Christmas is not my favorite time of year. Don’t worry. I’m not going to launch into a tirade about how commercially motivated our society has become, or goad anyone into a theology debate. No, I made a promise to myself that I would leave my cynicism at the door. I vowed to make an extra effort to avoid allowing my negativity to overshadow the holidays or bleed into my blog entries.
Not an easy promise to keep, especially after dipping my toes into the pool of Christmas shoppers down at the mall. I barely escaped with my life. I will refrain from recounting the whole grim tale. Doing so would only set me down a path of no return and then I will have broken my vow to be, if not cheery, at least, civil.
Finding Christmas related activities or events that don’t leave me wanting to chug the nearest carton of laced eggnog is a pretty tall order, but not an impossibility. After all, I have discovered that I like Christmas music. Granted, the playlist is minimal, but I’m a firm believer that all good things should be moderated.
There is another thing that I like about Christmas. It’s the perfect excuse to bake an exuberant amount of goodies. Of course, I don’t want them in the house because sweets are counterproductive in the whole healthy living lifestyle thing I’ve got going on, but I’ve come up with a solution. I’ve devised a way to make them essentially guilt-free. I bake them, pack them in cute bags adorned with curly ribbon and a festive candy cane, and give them to all my friends, family, and coworkers. They seem to like the gesture and it always leaves me with the warm, gooey satisfaction of having put a smile on their faces. If I were a humane person, I might feel a twinge of remorse for having sabotaged their holiday diet plan, but I’m not, and I don’t.
I usually try to make a variety of treats including some old favorites, such as chocolate chip and peanut butter. I also try to incorporate cookies with a little spice. Some of my favorite cookies aren’t sweet at all. This is the fault of my little Italian grandmother who used to let me help her make batch after batch of pizzelle cookies. For those who have never experienced these anise-flavored Italian cookies, I’m truly sorry for they are wonderfully yummy. My grandmother made the best – my mother runs a close second – and she used to let me lick the bowl until my tongue went numb. My mother never let me do that. You know, that whole Salmonella thing and all. I miss my grandma.

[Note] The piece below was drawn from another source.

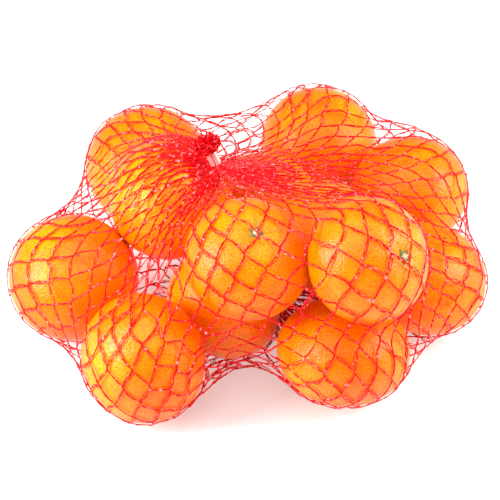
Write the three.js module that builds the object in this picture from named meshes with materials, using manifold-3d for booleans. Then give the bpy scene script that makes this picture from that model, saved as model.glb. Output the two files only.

This year, I have brought back my chocolate ginger spice cookies that are rolled in raw sugar, giving them a nice crunchy texture on the outside which contrasts nicely to the soft, moist middle. To complement this offering, I have added a Chai flavor inspired cookie. This one is definitely one to be enjoyed with a tall glass of milk, and while the dense cookie itself is more spicy than sweet, the white chocolate coating drizzled with melted milk chocolate gives it a nice balance. They are considerably more work than just the basic chocolate chip, but I think they are worth it. If for no other reason than they are a nice change of pace.
While I am a pretty decent baker, a confectioner I am not. Over the years, I have tried my hand at a lot of different candies: peanut brittle, almond bark, peppermint almond bark. None of them resulted in anything edible. In spite of this, I do try to add a bit of fudge to every bag. Of course, fudge can be as frustrating to make as peanut brittle, especially when one has no idea the difference between those very technical candy making terms: hard-crack stage and soft-crack stage. However, I’ve found a no fuss recipe that takes all of 20 minutes from the second the sugar hits the sauce pan until I pop the finished product into the fridge to set up. Everyone seems to like it, and I wouldn’t dream of leaving it out.
The past two years, due to circumstances beyond my control, life has made this task overwhelming. I just didn’t have the time to bake enough goodies for everyone on my list. This year is different. My school semester is finished, there are no obligatory family functions looming that require an ounce of my attention, and I have a couple of days off a week until mid-January. More importantly, because there are no outside pressures, I feel that I am going to enjoy this year’s baking marathon much more than I have in a good long while. That makes me happy. Perhaps even instills a smidgen of holiday cheer into my Scrooge-filled heart. Anything is possible, right? I mean, I voluntarily put up the Christmas tree on the 10th of the month. Much sooner than usual, and with minimal grumbling. Perhaps Christmas miracles do happen.